THE INTERNET IS NOT WHAT YOU THINK IT IS

A History, a Philosophy, a Warning

by Justin E.H. Smith

Pub Date: March 22nd, 2022
ISBN: 978-0-691-21232-6
Publisher: Princeton Univ.

A professor of history and philosophy of science casts a stony eye on the liberatory promises of the internet.

When most people talk about the internet, they’re really talking about the tiny slice that is social media. It’s a “reverse synecdoche, the larger containing term standing for the smaller contained term,” writes Smith by way of introduction to his central argument. These social media, he argues, are fundamentally enemies of human liberty. Employing that reverse synecdoche, he shows how the internet “has distorted our nature and fettered us” by, among other things, turning users into addicts (in the strictest terms) and serving as a surveillance device that often limits our political freedoms. We are bent by our technology, unable to concentrate on reading and no longer remembering anything without Google’s help. Of course, as Smith points out, this is a charge leveled against previous information technologies.
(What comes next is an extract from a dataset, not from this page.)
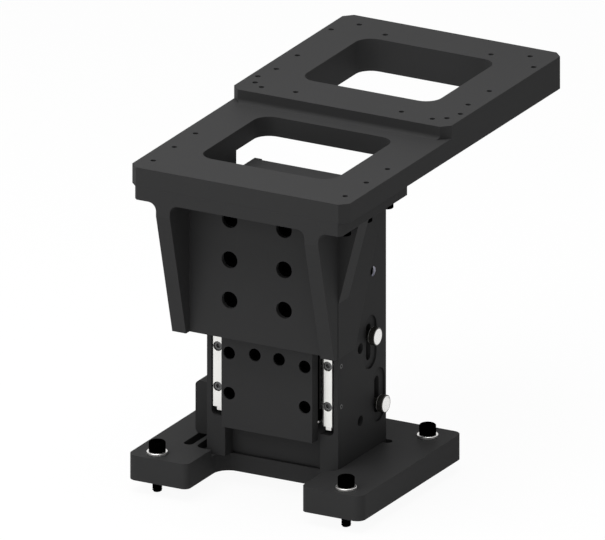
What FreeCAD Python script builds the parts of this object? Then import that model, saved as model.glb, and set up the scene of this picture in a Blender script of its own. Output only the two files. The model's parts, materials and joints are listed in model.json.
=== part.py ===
import FreeCAD, Part
import math
import os
import Sketcher

# Microscope focusing mount. Millimetres, +Z up, the user in front at -Y.
# The origin is the middle of the four base bolts, on the base's underside.

doc = FreeCAD.newDocument("FocusingMount")
sheet = doc.addObject("Spreadsheet::Sheet", "Sizes")

sizes = {
    # base plate
    "bolt_span_x": 125, "bolt_span_y": 100, "bolt_edge_side": 15,
    "bolt_edge_front": 9.5, "bolt_edge_back": 15.5, "base_thick": 15.5,
    "base_corner": 5.5, "notch_width": 75, "notch_depth": 42.2, "notch_corner": 10,
    "foot_corner": 4, "pocket_depth": 4.7, "pocket_front": 5.6, "pocket_left": 5.2,
    "pocket_fit": 0.4, "pocket_corner": 8, "pocket_left_corner": 5, "pocket_relief": 3,
    "relief_shift": 1.9, "relief_depth": 10,
    "cable_slot_width": 6, "cable_slot_length": 48.6, "cable_slot_offset": 11.2,
    "cable_slot_front": 4.2,
    # column
    "column_width": 86.8, "column_reach": 24.4, "column_depth": 58.8,
    "column_height": 164.2, "column_floor": 13.2, "top_wall": 8, "side_wall": 8,
    "front_wall": 8.4, "leg_width": 12, "leg_recess": 9.7, "channel_below": 5.2,
    "channel_corner": 3, "window_width": 32, "window_margin": 2,
    # back cover
    "cover_thick": 3, "cover_sunk": 1.6, "cover_margin": 4.9, "cover_rise": 5.2,
    "cover_gap": 0.1, "cover_screw_x": 30, "cover_screw_inset": 4,
    "column_screw_x": 24, "column_screw_y": 7, "column_screw_span": 26,
    "column_screw_bite": 10,
    # crossed roller rails
    "roller_line": 31.025, "rail_split": 1.45, "outer_rail_width": 7.55,
    "inner_rail_width": 8.4, "rail_depth": 8, "rail_bottom": 40.8, "rail_length": 125,
    "rail_lip": 2.1, "preload_gap": 1.1, "rail_pitch": 25, "rail_first": 12.5,
    "outer_screw_x": 36.3, "inner_screw_x": 25, "roller_diameter": 3,
    "roller_width": 2.8, "roller_play": 0.05, "roller_pitch": 7.5, "cage_thick": 0.7,
    "cage_width": 6.8, "cage_length": 105, "cage_rim": 0.25,
    "stop_tab_width": 3.5, "stop_tab_height": 2, "stop_tab_x": 36, "stop_tab_shift": 1,
    "stop_tab_reach": 5.75, "inner_rail_trim": 2, "inner_bite": 6, "end_screw_x": 27.7,
    "end_screw_head": 3, "end_screw_tall": 1.8,
    # carriage and travel
    "focus_travel": 12.5, "carriage_width": 60, "carriage_thick": 7,
    "carriage_bottom": 31.75, "carriage_top": 170, "carriage_key_gap": 0.1,
    "carriage_back_gap": 0.5,
    # focus bracket
    "bracket_width": 108, "bracket_thick": 12.4, "bracket_bottom": 92.25,
    "bracket_height": 85.75, "flange_width": 137, "flange_front": 68, "flange_back": 13.7,
    "flange_thick": 8, "rib_thick": 9.2, "rib_foot": 4.2, "rib_drop": 8,
    "rib_fillet": 5, "gusset_foot": 8.4, "wing_width": 13.5, "wing_height": 51.7,
    "yoke_half": 44.5, "flange_chamfer": 2, "bracket_screw_x": 18,
    "bracket_screw_first": 116.3, "bracket_sink": 8,
    # stage plate
    "stage_width": 144, "stage_near": 125, "stage_far": 143, "stage_near_thick": 12,
    "stage_far_thick": 20, "stage_chamfer": 5, "step_fillet": 2.5,
    "near_opening_front": 33.3, "near_opening_length": 80,
    "far_opening_front": 33.2, "far_opening_length": 80.1, "opening_width": 89,
    "opening_corner": 10, "side_hole_x": 63.5, "near_hole_front": 15,
    "stage_hole_pitch": 26, "far_hole_front": 15, "stage_screw_bite": 7.8,
    "corner_hole_x": 56.5, "corner_hole_front": 10, "corner_hole_span": 120,
    "side_hole_far_x": 67, "side_hole_front": 25, "side_hole_span": 90,
    "inner_hole_x": 35, "inner_hole_front": 12, "inner_hole_span": 110,
    # screws: root diameter, clearance hole, head and socket
    "small_root": 2.05, "small_hole": 2.9, "small_head": 4.5, "small_tall": 2.5,
    "light_root": 2.5, "light_hole": 3.4, "light_head": 5.5, "light_tall": 3,
    "middle_root": 3.3, "middle_hole": 4.5, "middle_head": 7, "middle_tall": 4,
    "large_root": 5, "large_shank": 6, "large_neck": 5.3, "thread_start": 0.3,
    "large_hole": 6.6, "large_head": 10,
    "large_tall": 6, "sink_play": 0.4, "base_bolt_length": 25, "washer_diameter": 12.4,
    "washer_thick": 1.6, "washer_hole": 6.4, "socket_share": 0.29,
    "socket_depth_share": 0.55, "screw_bite": 5, "hole_spare": 1,
    # side face of the column
    "upper_slot_y": 14.7, "upper_slot_z": 82.1, "lower_slot_y": 24.8,
    "lower_slot_z": 46.4, "slot_travel": 17, "slot_width": 5.6, "slot_recess": 16,
    "slot_recess_depth": 1.2, "upper_knob_rise": 4.2, "lower_knob_drop": 5.1,
    "knob_diameter": 10.8, "knob_thick": 4.1, "knob_gap": 1.2, "knob_stem": 5,
    "knob_chamfer": 0.5, "stem_inset": 1, "stop_block": 8, "stop_wall_gap": 0.3, "pilot_hole": 6.4,
    "pilot_y": 2.9, "pilot_upper_z": 81.75, "pilot_lower_z": 36.9, "pilot_depth": 6,
    "preload_screw": 3, "pin_y": 18.4, "pin_gap": 1.2, "pin_diameter": 5,
    "clip_seat": 7, "clip_seat_depth": 1.5, "clip_rim": 0.4, "clip_play": 0.1,
    # drive
    "drive_y": 8, "screw_diameter": 6, "running_fit": 0.05, "motor_width": 28.2,
    "motor_length": 31, "motor_corner": 2.5, "motor_pattern": 23,
    "motor_top_gap": 1, "motor_boss": 22, "motor_boss_height": 2,
    "motor_shaft_reach": 10, "motor_bite": 4,
    "mount_thick": 6.5, "mount_half": 16, "mount_screw_x": 6, "mount_margin": 1,
    "mount_bite": 7.5, "shaft_clearance": 3, "screw_tip": 0.6,
    "bearing_outer": 13, "bearing_width": 5, "bearing_block_half": 13,
    "bearing_block_bottom": 46, "bearing_block_height": 10, "bearing_block_back": 18,
    "bearing_screw_x": 8, "bearing_bite": 9.9, "bearing_step": 0.4,
    "bearing_clearance": 1, "nut_half": 14, "nut_height": 14, "nut_middle": 80,
    "nut_back": 24, "nut_barrel": 12, "nut_flange": 20, "nut_flange_thick": 3,
    "nut_screw_x": 7.6, "nut_bracket_screw_x": 8, "nut_bite": 9.9,
    "hook_pin_diameter": 4, "hanger_x": 4.6,
    "hook_pin_reach": 24.5, "spring_x": 20.5, "spring_radius": 3, "spring_wire": 1.2, "spring_arm": 1.3,
    "spring_turns": 12, "hook_radius": 3.4, "stop_gap": 0.2,
    "striker_x": 27, "striker_reach": 33, "striker_plate": 5, "striker_front": 11, "striker_back": 28,
    # cable housing on the left
    "housing_reach": 16.4, "housing_front": 8.1, "housing_back": 28,
    "housing_height": 32.5, "housing_wall": 2.5, "housing_edge": 3,
    "housing_screw_inset": 5, "housing_boss_wall": 2, "cable_hole": 10, "board_thick": 1.6, "board_inset": 3,
    "board_half": 9,
}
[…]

When Gutenberg printed the Bible, people could simply read it rather than having to memorize it, which many critics at the time considered to be a diminution of human intelligence. Smith is not quite so doctrinaire about print, but he makes a good case that the computer of Gottfried Leibniz’s dreams more than 300 years ago was not the personality-shaping machine of today. Leibniz imagined something whose workings, in modern terms, “can be performed without ‘strong AI,’ without any internal life or experience of all the calculative operation it performs.” Leibniz further held that human thought is an instrument of excellence, whereas those who shape algorithms today seem not to think much about human thought (or excellence) at all. The best parts of this thoughtful book-length essay link those algorithms to the “gamification of social reality,” of which a strong example is the down-the-rabbit-hole entity called QAnon.

A worthy critique of a technology in need of rethinking—and human control that seeks to free and not enchain.